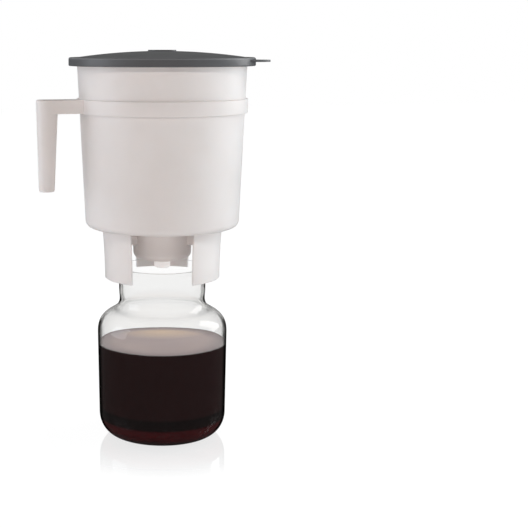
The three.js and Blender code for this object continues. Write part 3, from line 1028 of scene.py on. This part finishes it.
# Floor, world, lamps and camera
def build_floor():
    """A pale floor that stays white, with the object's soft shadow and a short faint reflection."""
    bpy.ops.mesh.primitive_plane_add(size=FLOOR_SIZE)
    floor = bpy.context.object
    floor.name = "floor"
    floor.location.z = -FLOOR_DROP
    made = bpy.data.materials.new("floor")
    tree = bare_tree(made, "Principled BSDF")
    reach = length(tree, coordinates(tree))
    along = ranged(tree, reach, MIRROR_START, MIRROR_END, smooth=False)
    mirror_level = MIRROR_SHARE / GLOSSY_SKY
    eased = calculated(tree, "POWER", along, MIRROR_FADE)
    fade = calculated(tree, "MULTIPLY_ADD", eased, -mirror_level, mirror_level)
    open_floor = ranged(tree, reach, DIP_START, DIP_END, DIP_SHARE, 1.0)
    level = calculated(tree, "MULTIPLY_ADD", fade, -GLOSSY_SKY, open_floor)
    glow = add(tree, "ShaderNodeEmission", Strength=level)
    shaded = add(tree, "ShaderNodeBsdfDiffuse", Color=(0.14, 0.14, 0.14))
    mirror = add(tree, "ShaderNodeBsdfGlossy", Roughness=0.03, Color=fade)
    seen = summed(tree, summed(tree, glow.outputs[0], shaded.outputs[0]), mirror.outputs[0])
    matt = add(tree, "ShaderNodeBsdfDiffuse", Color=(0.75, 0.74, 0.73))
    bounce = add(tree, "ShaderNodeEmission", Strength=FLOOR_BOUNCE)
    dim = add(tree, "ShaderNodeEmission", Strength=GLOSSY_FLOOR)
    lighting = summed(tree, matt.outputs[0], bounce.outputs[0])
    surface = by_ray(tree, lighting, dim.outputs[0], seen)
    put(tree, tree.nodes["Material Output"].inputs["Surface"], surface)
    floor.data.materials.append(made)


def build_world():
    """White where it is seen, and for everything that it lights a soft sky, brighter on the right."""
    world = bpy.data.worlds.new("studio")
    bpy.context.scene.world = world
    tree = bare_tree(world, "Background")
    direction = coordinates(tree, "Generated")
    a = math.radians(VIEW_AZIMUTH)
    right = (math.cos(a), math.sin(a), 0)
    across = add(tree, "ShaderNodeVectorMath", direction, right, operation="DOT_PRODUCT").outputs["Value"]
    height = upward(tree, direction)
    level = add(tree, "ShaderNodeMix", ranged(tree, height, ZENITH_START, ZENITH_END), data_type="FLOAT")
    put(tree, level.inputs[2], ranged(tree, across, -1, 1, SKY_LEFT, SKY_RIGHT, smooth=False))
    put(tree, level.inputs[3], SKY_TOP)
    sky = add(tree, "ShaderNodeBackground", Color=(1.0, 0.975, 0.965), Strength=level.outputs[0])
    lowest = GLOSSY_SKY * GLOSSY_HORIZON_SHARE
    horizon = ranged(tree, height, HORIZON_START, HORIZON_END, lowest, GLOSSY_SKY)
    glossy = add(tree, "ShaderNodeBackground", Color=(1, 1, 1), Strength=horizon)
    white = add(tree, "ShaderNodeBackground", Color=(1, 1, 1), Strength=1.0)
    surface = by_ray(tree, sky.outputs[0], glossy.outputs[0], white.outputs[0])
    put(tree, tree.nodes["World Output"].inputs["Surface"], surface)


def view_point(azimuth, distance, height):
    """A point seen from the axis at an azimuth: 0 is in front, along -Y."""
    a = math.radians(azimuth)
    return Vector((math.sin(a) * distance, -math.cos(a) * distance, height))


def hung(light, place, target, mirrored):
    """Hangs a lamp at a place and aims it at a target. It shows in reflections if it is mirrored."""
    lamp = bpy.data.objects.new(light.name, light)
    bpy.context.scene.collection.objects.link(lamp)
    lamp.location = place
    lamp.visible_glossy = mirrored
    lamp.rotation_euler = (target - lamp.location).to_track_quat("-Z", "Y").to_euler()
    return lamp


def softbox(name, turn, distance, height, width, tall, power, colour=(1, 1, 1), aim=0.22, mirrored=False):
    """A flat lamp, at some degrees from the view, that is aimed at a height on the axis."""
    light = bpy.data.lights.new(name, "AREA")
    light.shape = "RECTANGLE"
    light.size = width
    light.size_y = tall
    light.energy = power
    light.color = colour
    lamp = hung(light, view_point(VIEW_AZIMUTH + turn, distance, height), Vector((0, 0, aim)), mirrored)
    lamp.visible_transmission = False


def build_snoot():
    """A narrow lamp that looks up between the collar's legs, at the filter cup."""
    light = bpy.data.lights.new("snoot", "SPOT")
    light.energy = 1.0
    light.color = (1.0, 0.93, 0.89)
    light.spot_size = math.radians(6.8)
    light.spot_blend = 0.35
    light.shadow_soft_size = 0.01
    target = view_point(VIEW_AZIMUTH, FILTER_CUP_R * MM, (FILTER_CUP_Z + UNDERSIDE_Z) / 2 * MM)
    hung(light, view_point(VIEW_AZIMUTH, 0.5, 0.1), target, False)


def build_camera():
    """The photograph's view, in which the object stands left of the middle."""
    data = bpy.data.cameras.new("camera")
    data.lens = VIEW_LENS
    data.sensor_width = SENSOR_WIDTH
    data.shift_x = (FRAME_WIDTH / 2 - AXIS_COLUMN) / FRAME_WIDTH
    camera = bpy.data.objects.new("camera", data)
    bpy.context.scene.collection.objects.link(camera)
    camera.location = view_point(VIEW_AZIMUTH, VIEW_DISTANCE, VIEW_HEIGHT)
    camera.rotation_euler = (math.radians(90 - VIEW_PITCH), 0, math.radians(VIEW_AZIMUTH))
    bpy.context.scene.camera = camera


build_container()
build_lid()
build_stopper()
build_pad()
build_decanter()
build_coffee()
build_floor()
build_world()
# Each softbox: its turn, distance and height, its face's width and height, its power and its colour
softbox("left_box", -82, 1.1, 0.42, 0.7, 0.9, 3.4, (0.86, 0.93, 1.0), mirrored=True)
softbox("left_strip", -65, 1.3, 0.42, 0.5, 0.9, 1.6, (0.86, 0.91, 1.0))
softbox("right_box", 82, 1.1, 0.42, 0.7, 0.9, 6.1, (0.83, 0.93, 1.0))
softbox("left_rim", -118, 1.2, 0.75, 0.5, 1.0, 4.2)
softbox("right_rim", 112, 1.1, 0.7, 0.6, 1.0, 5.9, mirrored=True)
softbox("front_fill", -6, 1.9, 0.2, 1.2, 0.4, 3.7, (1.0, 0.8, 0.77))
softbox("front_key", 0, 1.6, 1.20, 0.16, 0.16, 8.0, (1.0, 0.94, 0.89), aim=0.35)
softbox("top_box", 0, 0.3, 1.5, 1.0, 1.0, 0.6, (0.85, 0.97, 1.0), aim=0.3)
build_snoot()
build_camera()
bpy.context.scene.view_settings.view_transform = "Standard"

= = =

[PROBLEM STATEMENT] Each line from the top of the material above through the line with "floor.data.materials.append(made)" must be echoed exactly, and no other line.

[ANSWER]
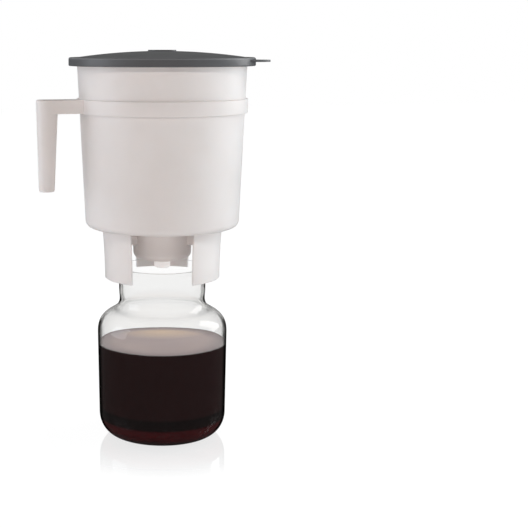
The three.js and Blender code for this object continues. Write part 3, from line 1028 of scene.py on. This part finishes it.
# Floor, world, lamps and camera
def build_floor():
    """A pale floor that stays white, with the object's soft shadow and a short faint reflection."""
    bpy.ops.mesh.primitive_plane_add(size=FLOOR_SIZE)
    floor = bpy.context.object
    floor.name = "floor"
    floor.location.z = -FLOOR_DROP
    made = bpy.data.materials.new("floor")
    tree = bare_tree(made, "Principled BSDF")
    reach = length(tree, coordinates(tree))
    along = ranged(tree, reach, MIRROR_START, MIRROR_END, smooth=False)
    mirror_level = MIRROR_SHARE / GLOSSY_SKY
    eased = calculated(tree, "POWER", along, MIRROR_FADE)
    fade = calculated(tree, "MULTIPLY_ADD", eased, -mirror_level, mirror_level)
    open_floor = ranged(tree, reach, DIP_START, DIP_END, DIP_SHARE, 1.0)
    level = calculated(tree, "MULTIPLY_ADD", fade, -GLOSSY_SKY, open_floor)
    glow = add(tree, "ShaderNodeEmission", Strength=level)
    shaded = add(tree, "ShaderNodeBsdfDiffuse", Color=(0.14, 0.14, 0.14))
    mirror = add(tree, "ShaderNodeBsdfGlossy", Roughness=0.03, Color=fade)
    seen = summed(tree, summed(tree, glow.outputs[0], shaded.outputs[0]), mirror.outputs[0])
    matt = add(tree, "ShaderNodeBsdfDiffuse", Color=(0.75, 0.74, 0.73))
    bounce = add(tree, "ShaderNodeEmission", Strength=FLOOR_BOUNCE)
    dim = add(tree, "ShaderNodeEmission", Strength=GLOSSY_FLOOR)
    lighting = summed(tree, matt.outputs[0], bounce.outputs[0])
    surface = by_ray(tree, lighting, dim.outputs[0], seen)
    put(tree, tree.nodes["Material Output"].inputs["Surface"], surface)
    floor.data.materials.append(made)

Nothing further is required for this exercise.